Au-delà de cette question de perception, Nibigira doit aussi naviguer avec prudence entre les intérêts de son pays et ceux de l’Afrique centrale. La CEEAC exige un arbitre impartial capable de privilégier le bien commun régional, et non des agendas nationaux ou partisans. Chaque décision, qu’il s’agisse de corridors commerciaux ou de missions de sécurité, sera scrutée et comparée à cette norme de neutralité.

Enfin, la pression des États les plus puissants de la région — Angola, Congo, Gabon ou RDC — représente un test supplémentaire. Ces pays disposent de moyens économiques et diplomatiques capables d’influencer les décisions de la Commission. Nibigira devra donc démontrer sa capacité à résister aux ingérences tout en maintenant l’équilibre entre États membres de poids inégal, sous peine de fragiliser l’unité et l’autorité de l’organisation.

Un leadership sous surveillance 

Dans ce contexte, son mandat s’annonce à la fois stratégique et délicat : il ne s’agit pas seulement de piloter la CEEAC, mais de bâtir sa légitimité et de redonner à l’institution sa force d’action et sa crédibilité sur la scène internationale.

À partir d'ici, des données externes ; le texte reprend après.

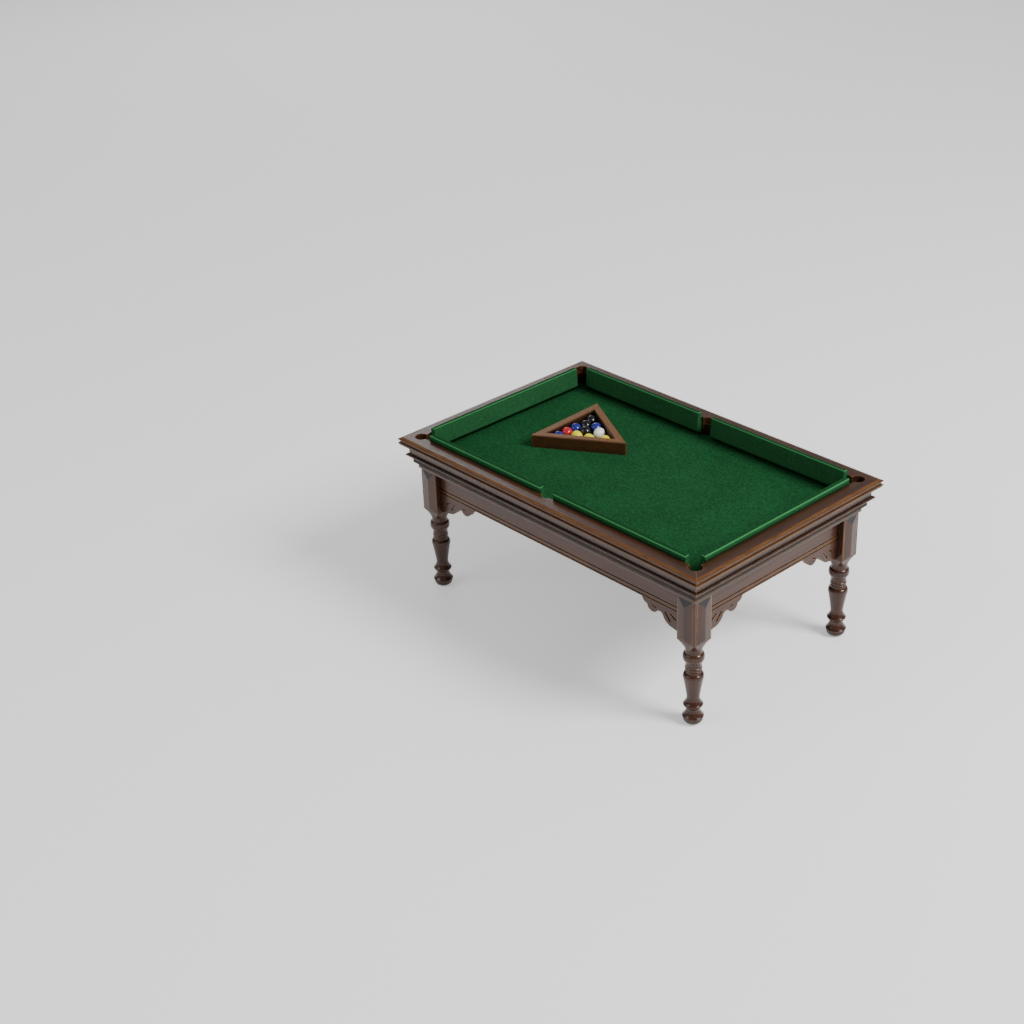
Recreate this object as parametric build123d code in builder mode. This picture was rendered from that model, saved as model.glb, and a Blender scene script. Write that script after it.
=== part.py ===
from build123d import *

import os
from math import atan2, cos, degrees, hypot, radians, sin, sqrt

# Miniature pool table. Millimetres. +X runs along the long rails, +Y across, +Z up.
# The origin is on the floor under the middle of the rails.

os.makedirs("parts", exist_ok=True)

# ---- overall sizes ------------------------------------------------------------
table_length = 200.0
table_width = 128.0
rail_top = 85.0

# ---- frame mouldings ----------------------------------------------------------
rail_width = 8.4
rail_height = 3.7
cove_height = 6.7
rail_bevel = 1.7
rail_bevel_drop = 0.6
lip_height = 0.9
lip_groove_depth = 0.8
lip_groove_height = 1.3
lip_nose = 0.25
cove_setback = 3.7
cove_step = 0.3
sill_setback = 2.3
sill_height = 1.3
sill_chamfer = 0.45

# ---- pockets ------------------------------------------------------------------
pocket_radius = 3.3
side_pocket_shift = -1.5
side_pocket_bite = 1.9

# ---- bed ----------------------------------------------------------------------
bed_board_thickness = 3.6
bed_board_setback = 4.9
bed_felt_thickness = 0.6
felt_edge_gap = 0.1

# ---- cushions -----------------------------------------------------------------
cushion_proud = 3.0
cushion_top_width = 2.7
cushion_nose_reach = 3.4
cushion_nose_height = 3.1
cushion_foot_reach = 0.8
cushion_round = 0.65
cushion_felt_thickness = 0.5
cushion_seat_gap = 0.05
felt_tuck = 0.5
corner_gap_long = 6.1
corner_gap_short = 6.1
side_gap = 8.4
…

Le mandat d’Ézéchiel Nibigira sera jugé sur sa capacité à transformer la CEEAC d’une institution symbolique en une plateforme opérationnelle de paix, de prospérité et d’intégration. Ses lignes de force devront être : la rigueur institutionnelle, la transparence financière, la diplomatie inclusive et l’innovation programmatique. S’il réussit à nommer une équipe compétente, à clarifier les rôles, à instaurer la reddition des comptes, et à lancer des initiatives concrètes dans les domaines sécuritaire, économique et social, il pourrait redonner à la CEEAC la place qu’elle mérite — celle d’un pilier de la gouvernance régionale en Afrique centrale. À l’inverse, tout échec sur ces points risquerait de consacrer le déclin de l’institution. Le pari des chefs d’État est audacieux. L’enjeu, historique.